Nonfarm Payrolls (NFP) rose by 467K in January versus the median forecast for a 150K rise, data published by the US Bureau of Labor Statistics showed on Friday. That marked a slight deceleration from December's pace of job gains when 503K jobs were added (revised up from 199K). The massive headline beat on expectations was driven by a 444K rise in private nonfarm payrolls (versus the expected 150K gain). Manufacturing payrolls saw a slightly smaller than expected gain of 13K versus the 25K forecast.
Average Hourly Earnings rose at a stronger MoM pace of 0.7% in January, above the expected 0.5% MoM gain and faster than December's 0.5% MoM gain, which had been revised lower from 0.6%. That helped push the YoY rate of Average Hourly Earnings growth to 5.7% from 5.0% in December (which had been upwardly revised from 4.7%). That was well above the expected YoY rate of 5.2%.
The unemployment rate unexpectedly rose a tad to 4.0% from 3.9% in December, against expectations for it to remain unchanged. But the U6 Underemployment Rate continued to decline, dropping to 7.1% in January from 7.3% in December. Meanwhile, the participation rate jumped to 62.2% from 61.9% in December, taking it to within 1.2% of its pre-pandemic levels.
The much stronger than expected headline job gain, combined with unexpectedly high wage growth and still very robust labour market slack figures has seen the US dollar jump higher in recent trade.
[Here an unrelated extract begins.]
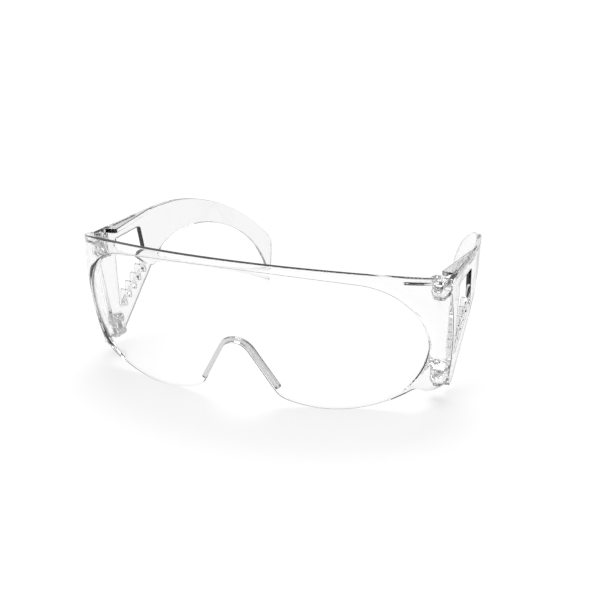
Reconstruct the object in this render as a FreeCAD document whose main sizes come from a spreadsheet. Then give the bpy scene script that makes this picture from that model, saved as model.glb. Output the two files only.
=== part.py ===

The DXY, which was trading around the 95.30 mark prior to the data, has lept to session highs above the 95.50 level, though still trades down about 1.7% on the week and remains on course for its worst week since March 2020.
In terms of other asset classes; US bond yields have surged across the curve in anticipation that strong wage growth and better than expected labour market outcomes will encourage the Fed to tighten monetary policy more aggressively this year. The US 2-year jumped 7bps on the data to fresh post-pandemic highs around 1.28%, the 5-year lept roughly 8bps on the data to also hit fresh post-pandemic highs around 1.75% and is now eyeing late 2019 highs just under 1.80%. The 10-year also jumped about 8bps on the data and is now flirting with the 1.90% level and last month's post-pandemic highs. The 30-year saw a slightly less convincing bounce of about 6bps, meaning the 5s 30s spread fell to fresh post-pandemic lows near 20bps.
US stocks, meanwhile, took a hit in pre-market trade as the hot labour market data pumped Fed tightening fears. S&P 500 futures dipped towards 4450 from around 4480 prior to the data and now trade more than 1.5% lower on the day. The post-strong Amazon earnings upside seen during Asia Pacific trade now seems firmly in the rear-view mirror.